We have established prior contact with KAIST in the area of stress monitoring using wearable micro-sensors. We wanted to expand on this collaboration in the framework of SNSF/NSF South Korea joint project. The idea was to come up with marketable clinical product for monitoring stress at “emotional workplaces” (EW).
How did you secure a research partner?
Our main collaborator, Prof. Dr. Young-Ho Cho, visited CHUV twice to get acquainted with our model of stress to be implemented using his skin stress patches. At the end the collaboration included:
South Korea: KAIST (University), SNUBH (Hospital), SEIL (Company)
Switzerland: CHUV (University Hospital), CAAS (Company), HES-SO (Higher Education).
We secured our collaboration via prior existing contacts.
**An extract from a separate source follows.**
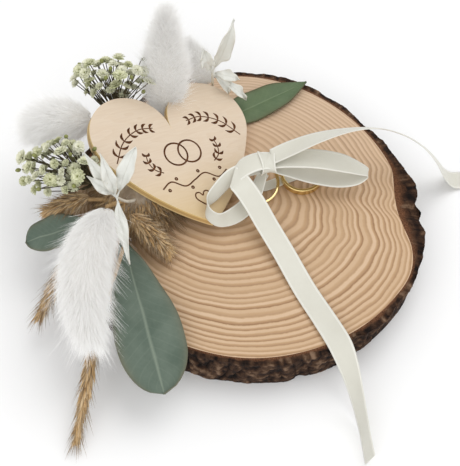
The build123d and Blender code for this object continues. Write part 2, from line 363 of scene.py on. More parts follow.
bpy.ops.mesh.primitive_circle_add(vertices=around, radius=1, location=(0, 0, 0))
bark = bpy.context.object
bark.name = "bark_ring"
bpy.ops.object.mode_set(mode="EDIT")
bpy.ops.mesh.select_all(action="SELECT")
for step in range(rows + 2 * lips):
    bpy.ops.mesh.extrude_region_move(TRANSFORM_OT_translate={"value": (0, 0, 1)})
bpy.ops.object.mode_set(mode="OBJECT")

crust = bark.data.attributes.new("crust", "FLOAT", "POINT")
relief = bark.data.attributes.new("relief", "FLOAT", "POINT")
for vertex, outward, height_mark in zip(bark.data.vertices, crust.data, relief.data):
    angle = math.atan2(vertex.co.y, vertex.co.x)
    step = round(vertex.co.z)
    inner, outer = inner_reach(angle), bark_reach(angle)
    thick = outer - inner + 1.0 * MM * gouge(angle, 22, 24)
    thick *= 1 - 0.5 * gouge(angle, -54, 3.2) - 0.22 * gouge(angle, 2, 3) - 0.25 * gouge(angle, -72, 2)
    thick -= 1.8 * MM * gouge(angle, -5, 4) - 1.6 * MM * gouge(angle, 9, 5) + 1.0 * MM * gouge(angle, -35, 12)
    if step <= lips:
        out, height = step / lips, slice_top
    elif step <= lips + rows:
        out, height = 1.0, slice_top * (1 - (step - lips) / rows)
    else:
        out, height = 1 - (step - lips - rows) / lips, 0.0
    spot = Vector((math.cos(angle), math.sin(angle), 0)) * outer
    # Plates and cracks run up and down the trunk, so the noise is stretched along it.
    plates = noise.fractal(Vector((spot.x * 95, spot.y * 95, height * 42)), 1.0, 2.0, 2)
    cracks = 1 - abs(noise.noise(Vector((spot.x * 170, spot.y * 170, height * 48 + 9)))) * 4
    cracks = max(cracks, 0.0) ** 2
    scales = noise.fractal(Vector((spot.x * 430, spot.y * 430, height * 300)), 0.9, 2.0, 4)
    lumps = noise.noise(Vector((spot.x * 42, spot.y * 42, height * 25)))
    belly = math.sin(math.pi * min(max(height / slice_top, 0), 1))
    swell = plates * 0.9 * MM + scales * (0.22 + 0.3 * belly) * MM + lumps * 1.3 * MM
    swell -= cracks * (0.25 + 1.1 * belly) * MM
    undercut = (1 - height / slice_top) * (3.6 * MM * gouge(angle, -25, 50) + 0.6 * MM)
    reach = inner + out * max(thick + swell + 0.5 * MM * belly - undercut, 0.9 * MM)
    chips = 0.35 + 0.9 * noise.noise(spot * 130 + Vector((0, 0, out * 2))) + 0.35 * noise.noise(spot * 420)
    drop = (0.2 + 0.8 * out) * max(0.0, chips) * MM + out * 1.4 * MM * gouge(angle, -54, 3.5)
    drop += out * 2.2 * MM * gouge(angle, -1, 4)
    if step <= lips:
        height -= drop * min(out * 3, 1)
    elif step >= lips + rows:
        height = 0.0
    # Relief is high on the plates and scales and low in the cracks; the finish colours the bark by it.
    relief_here = plates * 0.5 + 0.8 * scales - 0.55 * cracks
    vertex.co = (reach * math.cos(angle), reach * math.sin(angle), height)
    outward.value = out
    height_mark.value = relief_here
work = bmesh.new()
work.from_mesh(bark.data)
bmesh.ops.bridge_loops(work, edges=[edge for edge in work.edges if edge.is_boundary])
bmesh.ops.recalc_face_normals(work, faces=work.faces)
work.to_mesh(bark.data)
work.free()
only_select(bark)
bpy.ops.object.shade_smooth_by_angle(angle=math.radians(50))

rough_bark, tree, shader = finish_material("scaly_bark", 0.9, Specular_IOR_Level=0.2)
out_mark = node(tree, "Attribute")
out_mark.attribute_name = "crust"
relief_mark = node(tree, "Attribute")
relief_mark.attribute_name = "relief"
coarse, fine = add_speckle(tree, 260, 1.6)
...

How would you describe your experience of the programme?
The collaboration progress very smoothly at the time due to the common focus on stress level predictions in EW. We were invited to deliver three research talks in addition to meeting the entire KAIST research team and they laboratories. The KAIST partners demonstrated their stress patches.
Public Lectures Delivered at KAIST (20, 21 and 22 November 2018):
1. Objective Indexing of Psychiatric Disorders and Spectral Theory of Stress
2. Predictive Theory of Human Stress and Its Applications: A Geometric Approach
3. Merging microelectronics, high level mathematics and Neuroscience
What role did the Leading House Asia play in the programme?
The Korean partners was to develop an ultra-thin, multi-channel sensor that will have good wearing comfort for use in daily-life for both healthy workers and patients, including the elderly.
What were the impacts you made through the project/partners/individual?
We achieved a marge of our algorithms with Korean sensors and their imbedding into their hardware for near real time processing.